About this time (Easter) 3 years ago I told my husband that I couldn’t see us being together anymore. We just hit our 7 year marriage and had been together 10. I wasn’t happy. He worried more about work then me and bills more than the kids. We disconnected greatly. I now realize a lot of that was me pushing away. We had lost all connection. We just wound up ( feeling like) roommates who maybe once a week would be intimate. We cared for the kids together and house work but it just wasn’t there. About a month later(May 13) I sent Sir a letter. I told him the things I wanted. The things I felt I needed from him. This lifestyle. At one point in our relationship we were very much vanilla with a twist. We just never got further. I got pregnant with our first and we were so young. He dove into work i dove into mommy hood. I am a stay at home mom. So being 24 it was hard. I was left alone home with the kid while he got to go out and be with grown ups. (not just work) Don’t get me wrong we were happy. He is a good man a good person. He always has a tendency of helping others first even at the stake of our family and relationship. So when he paid more attention to others before our marriage I just went deeper into myself and pushed harder away. I couldn’t imagine losing my kids so i stayed he’s a good man he has always done right by me. So two more kids later and I had enough I couldn’t bare to be so lonely for the rest of my life. I couldn’t. I am a hopeless romantic. That hole was getting bigger. I am sorry I am rambling on lol…

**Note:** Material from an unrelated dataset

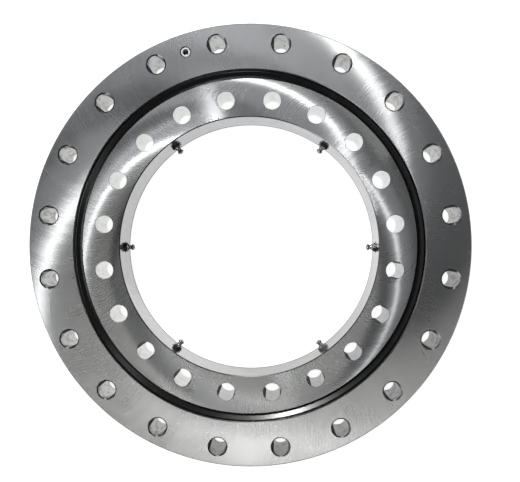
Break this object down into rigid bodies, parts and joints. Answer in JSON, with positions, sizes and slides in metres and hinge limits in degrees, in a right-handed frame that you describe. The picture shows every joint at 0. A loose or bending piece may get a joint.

And over the next year was good we learned things and got closer. Then I got pregnant again with our 4th. It was like a switch went off. He closed down not knowing what to do with me. He was so scared of hurting me. The last kid was hard on my body. We have not gotten to the emotional connection. We fell apart again. Then 50 shades came along in our life we read or listened to it together and talked about all the things we liked and didn’t like.

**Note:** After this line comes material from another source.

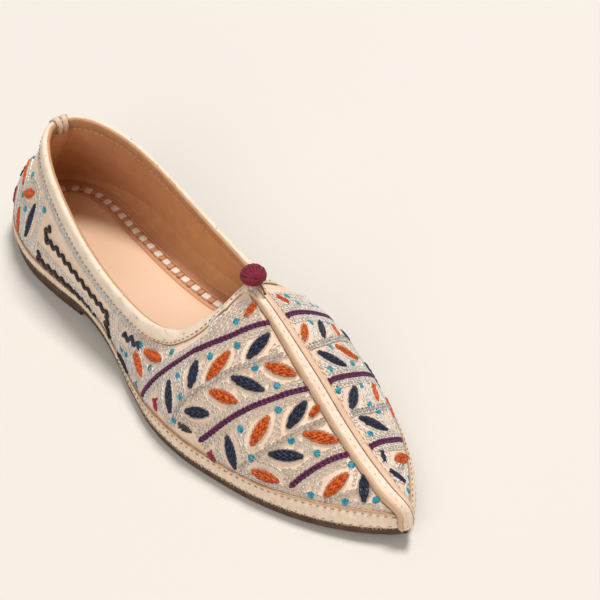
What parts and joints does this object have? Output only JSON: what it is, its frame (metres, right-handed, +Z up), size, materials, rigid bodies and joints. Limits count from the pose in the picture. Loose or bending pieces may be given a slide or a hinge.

So here we are now, We stared really putting an effort in again. And it’s only been in the last 6 months to a year that we have reach so many levels. I am not talking about the sex, yes of course it’s better then ever. I recently have come to the realization that when I first asked for this I thought it was just kinky sex I wanted. But that’s not it at all. I crave that connection we have all the time. It’s like he’s always there in my mind. In my heart. We have way more of a mental, emotional connection that is so hard to put in words. He’s like a drug I can’t get enough. We still have so far to go. And so much to learn. I know this particular site didn’t save my marriage (but helped tremendously) but this life style has.If it wasn’t for SubMrs and Husdom we would have been lost and probably gave up. I am so happy I spoke up I am so grateful for my Sir, My husband and family. I know we could never go back. I can’t wait to see what the next chapter in our journey is going to be like.